Fortunately, good leaders usually find a way to help others do the right thing. This has been the case with the advent of "whistleblower" laws in many states. Under these statutes, individuals who report violations of acceptable conduct are proactively shielded from retribution through administrative and legal protections. Such protective policies are also applicable for encouraging responsible reporting of illegal, unethical, or incorrect data use. To be effective, however, staff members need to understand how to report suspected violations and be confident they will be protected from retribution should they, in fact, register a concern.

Recommended Practices and Training

It can be a frightening proposition for workers to report that someone with authority over them is not behaving by accepted standards. Organizations may consider implementing "whistleblower" protections (see appendix B) to assure staff that they can report suspected violations without fear of reprisal.
  1. Determine whether appropriate policies, processes, and procedures are in place in your organization for reporting an ethical violation.
    1. If "whistleblower" protections are not available in the organization, create them (see appendix B).
    2. If policies exist, examine them to determine whether they adequately protect whistleblowers.
    3. Hold a staff meeting to discuss with your data handlers whether they would feel confident reporting ethical violations if necessary. Offer confidential meetings with selected staff members who represent different roles and responsibilities in the organization to ensure that they can express their concerns without fear of retribution.
    4. Train data handlers to understand the steps they need to take to report illegal, unethical, or incorrect behavior. Make sure that they understand that they are procedurally protected from retribution.
    5. Establish mandatory ethics training courses for all staff members.
  2. Establish guidelines for data use policies that are aligned with applicable laws, regulations, and best practices (see appendix A). This includes guidelines related to data collection, governance, access, use, exchange, and reporting.
    1. Ensure that all guidelines are aligned with local laws, policies, and best practices.
    2. Ensure that all guidelines are aligned with state laws, policies, and best practices.
    3. Ensure that all guidelines are aligned with federal/national laws, policies, and best practices.
  3. Establish and enforce data use agreements, including memoranda of understanding, nondisclosure agreements, and other mechanisms for ensuring appropriate data use (see appendix C).
    1. Require all data handlers, including staff and external users, to sign data use agreements and/or nondisclosure agreements prior to being granted access to any data files that aren't already publicly available.
    2. Establish a process for evaluating complaints about inappropriate use. Identify who is authorized to determine whether data use policies have been violated, what criteria are used for such a determination, how the process will be conducted fairly, and reasonable consequences related to policy violations.
    3. Establish and enforce sanctions for the violation of data use agreements. An agreement that is unenforceable or lacks consequences is rarely effective.
  4. Train all data users to ensure that they understand how to report violations of ethical behavior.
    1. Explain "whistleblower" protection policies to ensure staff feel confident that doing the right thing—reporting unethical behavior—will not negatively affect their job status or working conditions.

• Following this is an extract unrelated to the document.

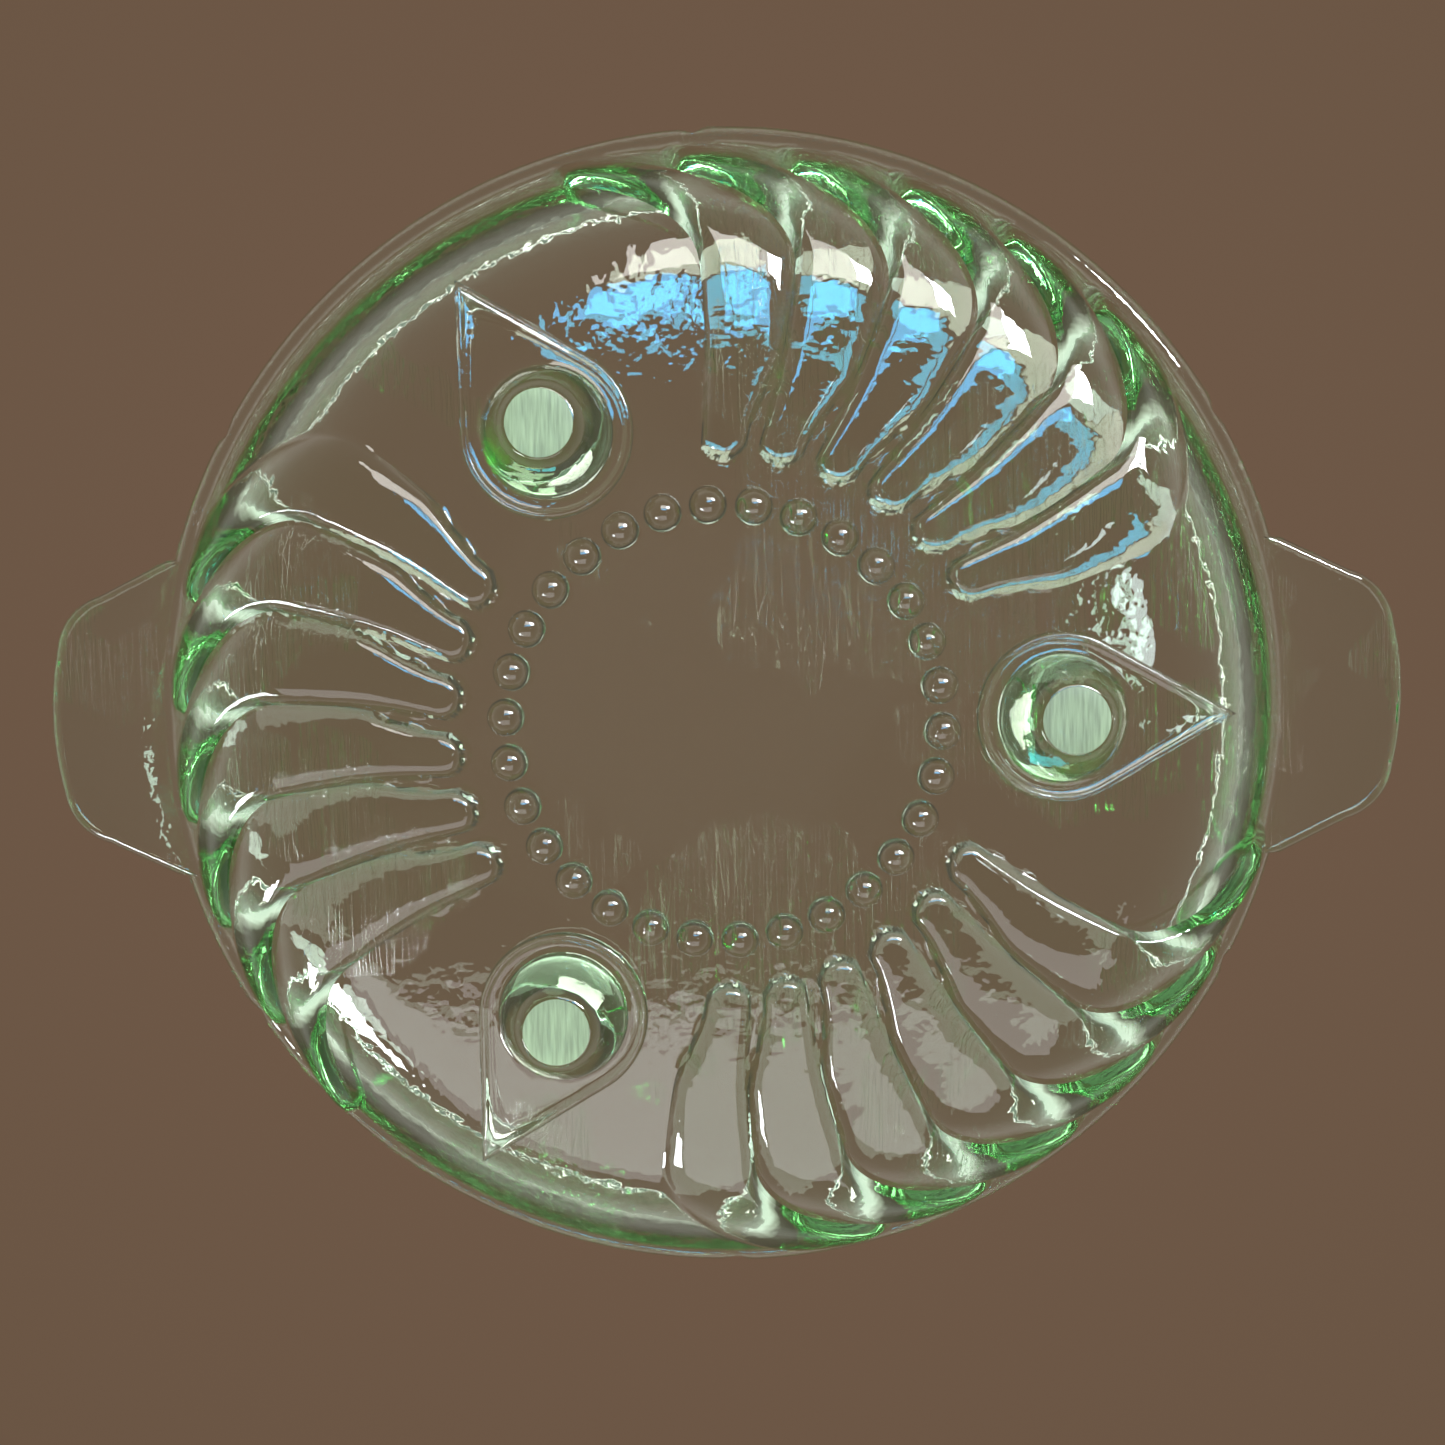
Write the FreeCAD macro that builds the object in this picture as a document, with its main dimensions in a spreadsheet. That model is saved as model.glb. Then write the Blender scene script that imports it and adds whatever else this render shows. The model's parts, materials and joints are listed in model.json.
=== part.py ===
"""Pressed green glass dish with two tab handles, standing on three feet.

Millimetres.  The dish stands the way it is used: the three ground foot tips lie in the plane
z = 0, +Z is up, +X runs from one handle to the other, and the origin is the middle of the plane
that the tips stand on.

The real dish is one pressing.  Each node below is one region of it, divided where the parts of
the mould meet, and each region touches its neighbours face to face.
"""
import FreeCAD, Part
import math
import os

import Sketcher

SIZES = {
    # whole dish
    "rim_diameter": 236.0,
    "rim_top": 70.0,              # height of the rim above the surface that the feet stand on
    "rim_height": 5.0,
    "rim_rounding": 1.8,
    # wall and floor
    "glass_wall": 4.5,
    "foot_height": 10.0,          # from the surface to the underside of the floor
    "floor_radius": 78.0,         # where the flat floor turns up into the shoulder
    "shoulder_radius": 15.0,      # outer radius of that turn
    "rim_step": 4.5,              # how far the rim stands out from the wall under it
    "disc_radius": 41.5,          # plain disc in the middle of the floor
    # swirled flutes
    "flute_count": 6.0,           # in each of the three panels
    "flute_pitch": 11.8,          # degrees
    "flute_start": 43.8,          # radius of the rounded inner ends
    "flute_round": 5.0,           # length of those ends
    "flute_floor_depth": 1.7,
    "flute_wall_depth": 2.6,
    "flute_centre": 63.8,         # azimuth of the middle of the first fluted panel
    "floor_lean": 3.2,            # degrees that the inner ends trail
    "lean_end": 64.0,             # radius at which they have straightened
    "shoulder_turn": 7.0,         # degrees that they turn over the shoulder
    "turn_start": 74.5,           # run along the outside at which that turn starts
    "turn_end": 94.5,
    "wall_turn": 8.5,             # further degrees, evenly from the middle of the shoulder to the rim
    "wall_turn_start": 84.0,
    # ring of beads under the floor
    "bead_count": 30.0,
    "bead_ring_radius": 36.5,
    "bead_azimuth": 3.0,          # direction of the first bead
    "bead_radius": 3.2,
    "bead_height": 1.7,
    # feet and their drop-shaped pads
    "foot_circle_radius": 56.5,
    "foot_base_radius": 10.8,
    "foot_tip_radius": 6.2,
    "pad_radius": 14.2,
    "pad_reach": 28.5,            # from the middle of the foot to the point of the drop
    "pad_height": 0.9,
    # handles
    "handle_reach": 22.0,         # how far a handle stands out from the rim
    "handle_root_width": 65.0,
    "handle_end_width": 50.0,
    "handle_thickness": 5.0,
    "handle_corner": 12.0,
    "handle_seat": 10.0,          # how far the blank reaches inside the rim before it is cut
    # small steps in the outline of the rim, one near each end of a fluted panel
    "notch_centre": 59.0,         # azimuth half-way between the first two steps
    "notch_spread": 62.0,         # degrees between those two
    "notch_radius": 2.2,
    "notch_depth": 1.1,
}
PANELS = 3
PANEL_ANGLE = 360.0 / PANELS
RIM_FADE = 0.6                # share of a flute's depth that is lost by the time it meets the rim
COLUMNS_PER_FLUTE = 10
FLOOR_ROWS, BEND_ROWS, WALL_ROWS = 18, 12, 14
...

    2. Review in detail the procedures for reporting a possible violation: who should be informed of the incident, what responsibilities the reporter may have for documenting the questioned behavior, what the repercussions could be to the observer who fails to report misconduct.
    3. In training sessions, present hypothetical situations of both accidental and intentional data misuse to staff and encourage them to discuss how they would act if they became aware of them.